Por isso, muitos se recusam a crer no Inferno e na condenação; por que não foram regenerados, e se não foram, como acomodar os seus pecados à Palavra? Não tem jeito. É impossível. Então usarão de artifícios para desqualificá-la, distorcê-la ou recriá-la. Ao idealizarem o paraíso, contentam-se em permanecer atolados no pântano como se fosse possível fazer dele um jardim sem remover toda a lama. Querem que brote flores no terreno estéril. Querem exalar o doce perfume de Cristo, quando estão apodrecendo. Querem-se vivos, quando estão mortos. Querem respirar, quando estão asfixiados. É como o cérebro sem oxigênio.

Assim é o ímpio.

O cadáver que a chuva molha.

Nota: [1] Interessante que os liberais nos acusam de todo o tipo de distorção. Dizem que traçamos absolutos quando eles não existem. Dizem que levamos a Bíblia a uma literalidade doentia. Dizem que o propósito de Deus não é o de condenar ninguém. Dizem que a revelação especial foi construída por homens, e, portanto, está sujeita a falhas. Dizem que Deus deu apenas uma idéia geral do Seu plano, e que os homens acrescentaram e distorceram essa mensagem inicial. Dizem que a Bíblia não é divina, mas humana; e tem apenas bons exemplos morais, mas nada que leve a criatura à salvação ou condenação.
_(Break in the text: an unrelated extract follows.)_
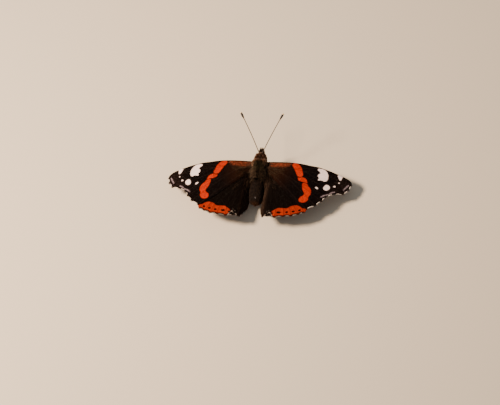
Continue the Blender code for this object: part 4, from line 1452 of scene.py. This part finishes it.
for pair, edge, veins, margin, height, depth, longs, seed, colour_of in (
        ("fore", fore_edge, FORE_VEINS, FORE_MARGIN, fore_height, FORE_FRINGE, (0.55, 0.9), 25,
         fringe_colour),
        ("hind", hind_edge, HIND_VEINS, HIND_MARGIN, hind_height, HIND_FRINGE, (1.0, 0.35), 26,
         dull_fringe_colour)):
    ends = [np.array(veins[name][-1]) for name in margin]
    strip = patch_of([fringe_part(edge, ends, height, side, depth, longs) for side in (-1, 1)])
    finish = hair(f"{pair} fringe", colour_of, 0.5, shade=0.1)
    grow(f"fringe_{pair}wings", strip, finish, f"{pair}wing_scales", seed,
         Spacing=0.05, Length=0.4, Width=0.032, Lift=0.05, Curl=0.02, Mess=0.1)

# %% [markdown]
# ## Eyes, feelers and tongue
# Each eye is a dome of thousands of lenses, which show as a fine grain under a wet shine. The
# feelers are shafts of short joints, each with a thin pale ring, and they end in a black club
# with a cream tip. The tongue is a tube that rolls up like a watch spring under the face.

# %% Eyes
EYE_AT = (1.2, 4.1, 0.35)
EYE_REACH = (0.86, 1.08, 1.25)


def wear(name, mesh, finish, slot, *nodes):
    """A piece with its material, in place of the solids that it stands for."""
    outward(mesh)
    piece = new_object(name, mesh, finish.material)
    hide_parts(*nodes)
    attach(piece, "root")
    return piece


def dome(centre, reach, rings=36, sides=44):
    """A closed egg round a centre, as rings with their poles to the front and back."""
    turn = np.linspace(0.0, math.pi, rings + 2)[1:-1]
    around = np.linspace(0.0, 2 * math.pi, sides, endpoint=False)
    x = np.sin(turn)[:, None] * np.cos(around)[None, :] * reach[0]
    z = np.sin(turn)[:, None] * np.sin(around)[None, :] * reach[2]
    y = np.repeat(np.cos(turn)[:, None] * reach[1], sides, axis=1)
    return np.stack([x, y, z], axis=2) + np.array(centre)


eye_finish = Finish("eye lens", 0.4, Specular_IOR_Level=0.12)
eye_spot = eye_finish.field("spot", "Vector")
eye_dark = eye_finish.cells(eye_spot, 1.6).step(0.42, 0.2)
eye_brown = eye_finish.mix(eye_finish.noise(eye_spot, 2.2), srgb(84, 40, 16), srgb(36, 19, 11))
eye_finish.paint(eye_finish.mix(eye_dark * 0.7, eye_brown, srgb(20, 11, 8)))
eye_finish.bump(eye_finish.cells(eye_spot, 17.0), 0.012, 0.5)
for side, hand in ((-1, "left"), (1, "right")):
    centre = (side * EYE_AT[0], EYE_AT[1], EYE_AT[2])
    mesh, _, _ = pieces_mesh(f"eye_dome_{hand}", [dome(centre, EYE_REACH)], BODY)
    wear(f"eye_dome_{hand}", mesh, eye_finish, "eye_lens", f"eye_{hand}")

# %% Short hairs on the eyes
EYE_HAIR = srgb(92, 54, 30)


def eye_hair_colour(finish):
    """Rusty brown, like the hair of the head around it."""
    return finish.mix(finish.noise(finish.field("spot", "Vector"), 1.5), HEAD_BROWN, EYE_HAIR)


eye_rings = [dome((side * EYE_AT[0], EYE_AT[1], EYE_AT[2]), EYE_REACH) for side in (-1, 1)]
eye_mesh, eye_spots, _ = pieces_mesh("eye_patch", eye_rings, BODY, split=0.5)
eye_way = eye_spots - np.array(EYE_AT) * np.where(eye_spots[:, :1] < 0, (-1, 1, 1), 1)
eye_out = eye_way / np.linalg.norm(eye_way, axis=1)[:, None]
eye_side = eye_out[:, 0] * np.sign(eye_spots[:, 0])
eye_cover = np.clip(1.0 - ramp(eye_side, 0.2, 0.7) + ramp(eye_out[:, 1], -0.3, -0.6), 0.12, 1.0)
eye_cover[eye_out[:, 1] > 0.75] = 0.1
eye_lies = eye_out * 0.5 + (0.0, -0.2, 0.1)
eye_patch = patch_from(eye_mesh, eye_cover, 0.6 + 0.4 * eye_cover, np.ones(len(eye_cover)),
                       turned(eye_lies, BODY))
grow("coat_eyes", eye_patch, hair("eye hair", eye_hair_colour), "body_hair", 27,
     Spacing=0.11, Length=0.42, Width=0.018, Lift=0.4, Curl=0.15, Mess=0.25)

# %% Feelers and tongue
FEELER_START = np.array((0.32, 4.62, 1.02))
FEELER_LENGTH = 16.7
FEELER_SPREAD = math.radians(28.5)
FEELER_RISE = math.radians(18.5)
FEELER_BOW = 0.2
FEELER_KNOTS = 20
SHAFT = 0.155
CLUB = 0.43
CLUB_FROM = 0.845
JOINT = 0.36


def feeler_knots():
    """Places along a feeler and its radius at each, a thin shaft and then the club."""
    flat = math.cos(FEELER_RISE)
    way = np.array((flat * math.sin(FEELER_SPREAD), flat * math.cos(FEELER_SPREAD), math.sin(FEELER_RISE)))
    aside = np.array((math.cos(FEELER_SPREAD), -math.sin(FEELER_SPREAD), 0.0))
    share = np.linspace(0.0, 1.0, FEELER_KNOTS + 1)
    bow = FEELER_BOW * np.sin(math.pi * share)
    knots = FEELER_START + way * FEELER_LENGTH * share[:, None] - aside * bow[:, None]
    club = np.clip((share - CLUB_FROM) / (1.0 - CLUB_FROM), 0.0, 1.0)
    radii = SHAFT + (CLUB - SHAFT) * np.sin(np.clip(club * 2.6, 0.0, math.pi)) ** 0.8
    return knots, radii - 0.02 * share


feeler_finish = Finish("feeler scales", 0.5, Specular_IOR_Level=0.25)
feeler_along = feeler_finish.field("along")
feeler_ring = (feeler_along / JOINT).alone("FRACT")
ring_pale = feeler_ring.step(0.62, 0.8) * feeler_ring.step(0.99, 0.9)
shaft_colour = feeler_finish.mix(ring_pale * 0.35, srgb(32, 19, 12), srgb(140, 112, 84))
club_start = FEELER_LENGTH * (CLUB_FROM + 0.02)
shaft_colour = feeler_finish.mix(feeler_along.step(club_start, club_start + 0.6), shaft_colour, srgb(26, 16, 12))
cream_from = FEELER_LENGTH - 0.42
shaft_colour = feeler_finish.mix(feeler_along.step(cream_from, cream_from + 0.2), shaft_colour,
                                 srgb(226, 190, 140))
feeler_finish.paint(shaft_colour)
feeler_finish.bump(feeler_ring.step(0.85, 1.0), 0.02, 0.8)
knots, radii = feeler_knots()
for side, hand in ((-1, "left"), (1, "right")):
    line = knots * (side, 1.0, 1.0)
    mesh, _, _ = pieces_mesh(f"feeler_{hand}", [limb_rings(line, radii, 0.09, 14)], BODY)
    wear(f"feeler_{hand}", mesh, feeler_finish, "antenna_scales", f"antenna_{hand}")

COIL_ROOT = (0.0, 3.95, -0.85)
COIL_CENTRE = (4.7, -2.3)
COIL_KNOTS = 28


def coil_knots():
    """Down from the face and then once and a half round, each turn inside the last."""
    knots = [COIL_ROOT]
    for step in range(COIL_KNOTS + 1):
        turn = step / COIL_KNOTS * 1.6
        radius = 0.9 - 0.42 * turn
        angle = math.radians(100) - turn * 2 * math.pi
        knots.append((0.0, COIL_CENTRE[0] + radius * math.cos(angle),
                      COIL_CENTRE[1] + radius * math.sin(angle)))
    return knots


tongue_finish = Finish("tongue", 0.35, Specular_IOR_Level=0.4)
tongue_ring = (tongue_finish.field("along") * 9.0).alone("FRACT")
tongue_finish.paint(tongue_finish.mix(tongue_ring.step(0.6, 0.9) * 0.4, srgb(58, 34, 20), srgb(22, 13, 9)))
tongue_finish.bump(tongue_ring, 0.01, 0.6)
knots = coil_knots()
radii = np.linspace(0.2, 0.1, len(knots))
tongue_mesh, _, _ = pieces_mesh("tongue", [limb_rings(knots, radii, 0.08, 14)], BODY)
wear("tongue", tongue_mesh, tongue_finish, "proboscis_skin", "proboscis")
print("eyes, feelers and tongue are on")

# %% [markdown]
# ## Legs
# The animal stands on its middle and hind legs. Each has a strong thigh, a thinner shin with two
# spurs at its end, and a foot of five joints with two claws, which lies flat on the floor. The
# front legs are small brushes, folded against the chest and no use for walking.

# %% Standing legs and brush legs
FOOT = 0.13
MID_LEG = {"hip": (1.2, 0.0, -1.9), "knee": (5.6, 0.7, 6.0), "ankle": (7.6, 1.8), "toe": (10.2, 4.3)}
HIND_LEG = {"hip": (1.1, -2.2, -1.8), "knee": (5.0, -6.0, 5.6), "ankle": (6.8, -8.8), "toe": (8.2, -13.0)}
FOOT_JOINTS = 5
BRUSH_LEG = [(0.9, 1.4, -1.6), (1.15, 2.2, -2.5), (1.15, 3.3, -2.8), (0.95, 4.4, -2.65), (0.85, 5.1, -2.35)]


def leg_parts(leg):
    """A leg, its spurs and its claws, as tubes in the floor's frame."""
    hip = np.array(STANCE.inverted() @ BODY @ Vector(leg["hip"]))
    knee = np.array(leg["knee"])
    ankle = np.array((*leg["ankle"], FOOT + 0.42))
    toe = np.array((*leg["toe"], FOOT))
    heel = ankle + (toe - ankle) * 0.12
    heel[2] = FOOT
    knots = [hip, hip + (knee - hip) * 0.35, hip + (knee - hip) * 0.7, hip + (knee - hip) * 0.93, knee,
             knee + (ankle - knee) * 0.08, knee + (ankle - knee) * 0.5, ankle]
    radii = [0.3, 0.35, 0.3, 0.23, 0.2, 0.2, 0.19, 0.2]
    knots.append(heel)
    radii.append(0.13)
    reach = (toe - heel) * 0.94
    for joint in range(FOOT_JOINTS):
        for share, radius in ((0.25, 0.1), (0.85, FOOT)):
            knots.append(heel + reach * (joint + share) / FOOT_JOINTS)
            radii.append(radius)
    knots[-1][2] = FOOT
    leg_rings = limb_rings(knots, radii, 0.14, 14)
    leg_rings[..., 2] = np.maximum(leg_rings[..., 2], 0.0)
    down = (ankle - knee) / np.linalg.norm(ankle - knee)
    ahead = (toe - heel) / np.linalg.norm(toe - heel)
    across = np.cross(ahead, (0.0, 0.0, 1.0))
    parts = [leg_rings]
    for hand in (-1, 1):
        spur = [ankle - down * 0.1, ankle + ahead * 0.25 + across * 0.14 * hand,
                ankle + ahead * 0.55 + across * 0.2 * hand - (0, 0, 0.1)]
        parts.append(limb_rings(spur, (0.06, 0.05, 0.01), 0.1, 6))
        tip = knots[-1]
        claw = [tip, tip + ahead * 0.14 + across * 0.09 * hand + (0, 0, 0.02),
                tip + ahead * 0.24 + across * 0.16 * hand - (0, 0, 0.09)]
        parts.append(limb_rings(claw, (0.06, 0.04, 0.01), 0.08, 6))
    return parts


def leg_colour(finish):
    """Dark thighs, and shins and feet of a paler brown with darker joints."""
    along = finish.field("along")
    colour = finish.mix(along.step(5.5, 7.5), srgb(62, 42, 27), srgb(122, 88, 56))
    return finish.mix(along.step(11.5, 13.5) * 0.5, colour, srgb(70, 46, 28))


def other_side(parts):
    """The same tubes for the left side of the body."""
    return [rings * np.array((-1.0, 1.0, 1.0)) for rings in parts]


leg_finish = Finish("leg skin", 0.5, Specular_IOR_Level=0.3)
leg_finish.paint(leg_finish.mix(0.3, leg_colour(leg_finish), (0.0, 0.0, 0.0)))
leg_finish.bump(leg_finish.cells(leg_finish.field("spot", "Vector"), 14.0), 0.02, 0.5)
leg_hair = hair("leg scales", leg_colour, 0.6)
for number, (name, leg) in enumerate((("midleg", MID_LEG), ("hindleg", HIND_LEG))):
    right = leg_parts(leg)
    parts = [right[0], other_side(right)[0], *right[1:], *other_side(right)[1:]]
    mesh, _, ways = pieces_mesh(f"{name}s_skin", parts, STANCE, 0.45)
    wear(f"{name}s_skin", mesh, leg_finish, "leg_scales", f"{name}_left", f"{name}_right")
    body = np.arange(len(ways)) < 2 * (right[0].shape[0] * right[0].shape[1] + 2)
    high = np.array([vertex.co.z for vertex in mesh.vertices]) / MM
    patch = patch_from(mesh, body * 1.0, 0.45 + 0.55 * ramp(high, 0.3, 1.0), np.ones(len(ways)), ways)
    leg_coat = grow(f"coat_{name}s", patch, leg_hair, "leg_scales", 27 + number,
                    Spacing=0.13, Length=0.4, Width=0.02, Lift=0.35, Curl=0.1, Mess=0.12)
    for vertex in leg_coat.data.vertices:
        vertex.co.z = max(vertex.co.z, 0.0)

brush_parts = [limb_rings(line, (0.2, 0.22, 0.22, 0.18, 0.1)) for line in (BRUSH_LEG, mirrored(BRUSH_LEG))]
brush_mesh, brush_spots, brush_ways = pieces_mesh("brush_legs_skin", brush_parts, BODY, 0.49)
wear("brush_legs_skin", brush_mesh, skin_finish, "body_hair", "foreleg_left", "foreleg_right")
ones = np.ones(len(brush_spots))
brush_patch = patch_from(brush_mesh, ones, ones, ones, turned(brush_ways, BODY))
grow("coat_brush_legs", brush_patch, hair_finish, "body_hair", 29,
     Spacing=0.1, Length=0.42, Width=0.02, Lift=0.4, Curl=0.1, Mess=0.2)

# %% [markdown]
# ## The floor and the light
# The animal rests on a plain pale floor. One broad warm lamp stands low on the left behind it,
# like an evening sun through thin cloud, and the rest of the light is even and grey.

# %% Floor, lamp and surrounding light
FLOOR_COLOUR = srgb(206, 186, 160)
KEY_POWER = 5.6
KEY_SIZE = 0.10
KEY_FROM = Vector((-0.27, -0.07, 0.34))
SKY_STRENGTH = 0.44

floor_mesh = bpy.data.meshes.new("floor")
floor_mesh.from_pydata([(-2, -2, 0), (2, -2, 0), (2, 2, 0), (-2, 2, 0)], [], [(0, 1, 2, 3)])
floor_finish = Finish("floor", 0.9, Specular_IOR_Level=0.1)
floor_finish.paint(FLOOR_COLOUR)
floor = new_object("floor", floor_mesh, floor_finish.material)

lamp = bpy.data.lights.new("key", "AREA")
lamp.energy = KEY_POWER
lamp.size = KEY_SIZE
lamp.color = (1.0, 0.86, 0.72)
key = bpy.data.objects.new("key", lamp)
key.matrix_world = Matrix.Translation(KEY_FROM) @ KEY_FROM.to_track_quat("Z", "Y").to_matrix().to_4x4()
bpy.context.scene.collection.objects.link(key)

sky = bpy.data.worlds.new("sky")
sky.use_nodes = True
sky.node_tree.nodes["Background"].inputs["Color"].default_value = (0.80, 0.88, 1.0, 1.0)
sky.node_tree.nodes["Background"].inputs["Strength"].default_value = SKY_STRENGTH
bpy.context.scene.world = sky
print("floor and light set")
Eles proclamam uma cartilha de motivos para a sua impiedade, para manterem-se em conluio com o pecado, sem que haja qualquer prova concreta do que afirmam; nada além da mais simplória e débil especulação. Contrariamente, podemos afirmar que eles não passam de incrédulos, de crentes em uma fé distorcida e talhada à imagem dos seus deuses: eles mesmos e o diabo. E isso não é mera especulação. É o próprio Deus falando através da Bíblia, a revelação especial.

[2] A qual nada mais é do que a integração de todos os povos, raças e credos numa simbiose capaz de fazer com que a humanidade se unisse no projeto de construção do homem ideal. Isso significaria a união da luz com as trevas, do bem com o mal, do absoluto com o relativo, do fundamental com o dispensável, de Cristo com Belial, do santo com o profano, do incorruptível com o corrompido. Seria o mesmo que fundir água e óleo; e sabemos que eles não se confundem.